**BRIEF**:
Extract, word for word, every line from the one containing "from_hang() finger_rivet_upper();" through the one containing "points = [vertex.co", with both end lines kept.
---------- SOURCE DATA
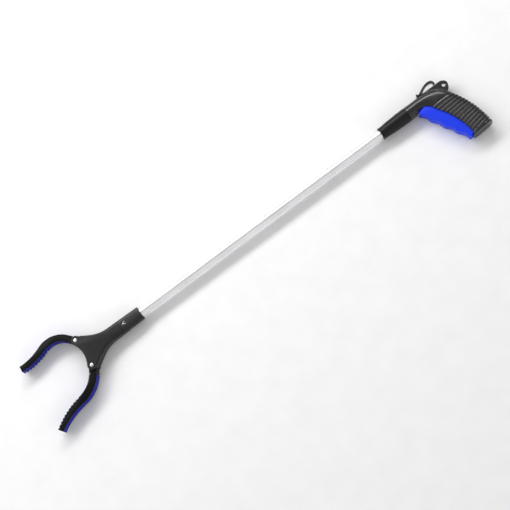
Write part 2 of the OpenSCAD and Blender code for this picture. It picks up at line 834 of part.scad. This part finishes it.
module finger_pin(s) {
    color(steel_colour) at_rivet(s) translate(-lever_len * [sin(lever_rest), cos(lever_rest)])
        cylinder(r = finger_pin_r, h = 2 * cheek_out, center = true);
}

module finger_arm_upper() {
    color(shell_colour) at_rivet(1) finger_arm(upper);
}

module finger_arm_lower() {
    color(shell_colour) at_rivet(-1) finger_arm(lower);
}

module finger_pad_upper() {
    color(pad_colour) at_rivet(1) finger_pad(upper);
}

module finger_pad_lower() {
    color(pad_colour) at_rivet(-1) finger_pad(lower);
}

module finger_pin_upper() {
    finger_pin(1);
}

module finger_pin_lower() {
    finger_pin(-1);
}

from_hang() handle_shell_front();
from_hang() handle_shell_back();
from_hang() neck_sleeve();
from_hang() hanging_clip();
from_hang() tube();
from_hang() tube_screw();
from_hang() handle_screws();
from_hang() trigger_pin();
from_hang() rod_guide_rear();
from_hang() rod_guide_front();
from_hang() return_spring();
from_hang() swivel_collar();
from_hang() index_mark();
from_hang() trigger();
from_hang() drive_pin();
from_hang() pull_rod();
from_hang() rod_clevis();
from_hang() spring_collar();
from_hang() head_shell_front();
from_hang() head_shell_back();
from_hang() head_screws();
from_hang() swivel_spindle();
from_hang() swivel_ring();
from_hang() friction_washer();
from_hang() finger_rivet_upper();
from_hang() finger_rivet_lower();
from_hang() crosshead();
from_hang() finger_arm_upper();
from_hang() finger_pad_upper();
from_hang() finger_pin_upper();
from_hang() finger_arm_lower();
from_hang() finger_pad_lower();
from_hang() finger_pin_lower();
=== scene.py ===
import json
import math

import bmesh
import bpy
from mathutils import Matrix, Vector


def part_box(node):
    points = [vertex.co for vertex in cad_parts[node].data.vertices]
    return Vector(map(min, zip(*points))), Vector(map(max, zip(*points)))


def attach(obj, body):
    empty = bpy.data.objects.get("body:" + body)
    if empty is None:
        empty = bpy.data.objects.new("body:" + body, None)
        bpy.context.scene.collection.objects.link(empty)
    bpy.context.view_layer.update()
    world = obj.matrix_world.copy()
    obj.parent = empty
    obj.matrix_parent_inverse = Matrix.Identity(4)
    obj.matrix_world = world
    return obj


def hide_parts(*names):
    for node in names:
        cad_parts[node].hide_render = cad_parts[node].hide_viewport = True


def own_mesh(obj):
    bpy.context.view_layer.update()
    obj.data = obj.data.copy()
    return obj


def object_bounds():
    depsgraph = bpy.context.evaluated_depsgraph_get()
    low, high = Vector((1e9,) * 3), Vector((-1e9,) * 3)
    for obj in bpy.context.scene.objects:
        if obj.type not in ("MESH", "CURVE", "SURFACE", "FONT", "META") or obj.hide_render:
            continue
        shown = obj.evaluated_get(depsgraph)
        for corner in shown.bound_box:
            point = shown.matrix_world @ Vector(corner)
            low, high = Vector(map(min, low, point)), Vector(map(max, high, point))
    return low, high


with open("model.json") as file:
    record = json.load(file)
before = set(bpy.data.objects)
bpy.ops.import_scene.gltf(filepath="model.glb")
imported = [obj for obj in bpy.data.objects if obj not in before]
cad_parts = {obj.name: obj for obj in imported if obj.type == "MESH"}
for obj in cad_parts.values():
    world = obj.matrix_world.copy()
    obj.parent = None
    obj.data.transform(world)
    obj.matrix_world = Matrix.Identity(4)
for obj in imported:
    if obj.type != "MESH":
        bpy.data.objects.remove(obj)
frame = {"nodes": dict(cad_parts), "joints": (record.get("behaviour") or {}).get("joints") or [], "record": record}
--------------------
---------- SOURCE DATA
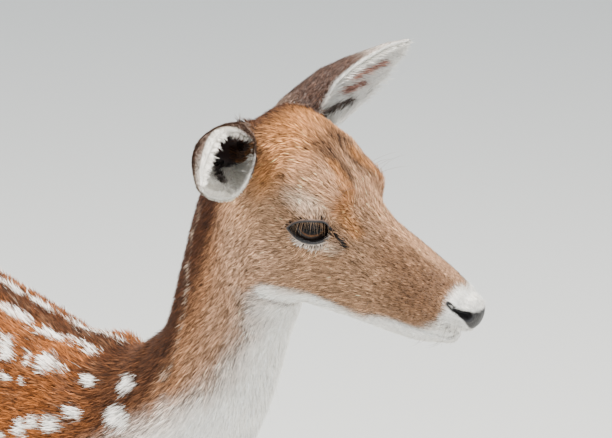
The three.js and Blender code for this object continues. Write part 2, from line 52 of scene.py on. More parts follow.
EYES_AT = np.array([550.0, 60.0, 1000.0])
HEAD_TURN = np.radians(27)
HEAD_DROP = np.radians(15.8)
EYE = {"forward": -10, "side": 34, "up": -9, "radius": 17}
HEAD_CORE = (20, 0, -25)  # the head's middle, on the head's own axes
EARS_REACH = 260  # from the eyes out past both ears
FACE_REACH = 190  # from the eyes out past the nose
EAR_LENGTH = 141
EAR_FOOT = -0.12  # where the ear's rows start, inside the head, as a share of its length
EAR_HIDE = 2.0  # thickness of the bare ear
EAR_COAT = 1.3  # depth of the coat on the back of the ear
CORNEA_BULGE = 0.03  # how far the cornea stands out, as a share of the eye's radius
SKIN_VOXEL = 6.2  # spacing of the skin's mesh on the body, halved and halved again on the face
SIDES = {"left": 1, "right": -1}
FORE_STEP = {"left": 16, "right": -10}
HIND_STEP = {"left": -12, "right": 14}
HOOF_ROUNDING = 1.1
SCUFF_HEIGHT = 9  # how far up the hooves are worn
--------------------
**EXERCISE OUTPUT**:
from_hang() finger_rivet_upper();
from_hang() finger_rivet_lower();
from_hang() crosshead();
from_hang() finger_arm_upper();
from_hang() finger_pad_upper();
from_hang() finger_pin_upper();
from_hang() finger_arm_lower();
from_hang() finger_pad_lower();
from_hang() finger_pin_lower();
=== scene.py ===
import json
import math

import bmesh
import bpy
from mathutils import Matrix, Vector


def part_box(node):
    points = [vertex.co for vertex in cad_parts[node].data.vertices]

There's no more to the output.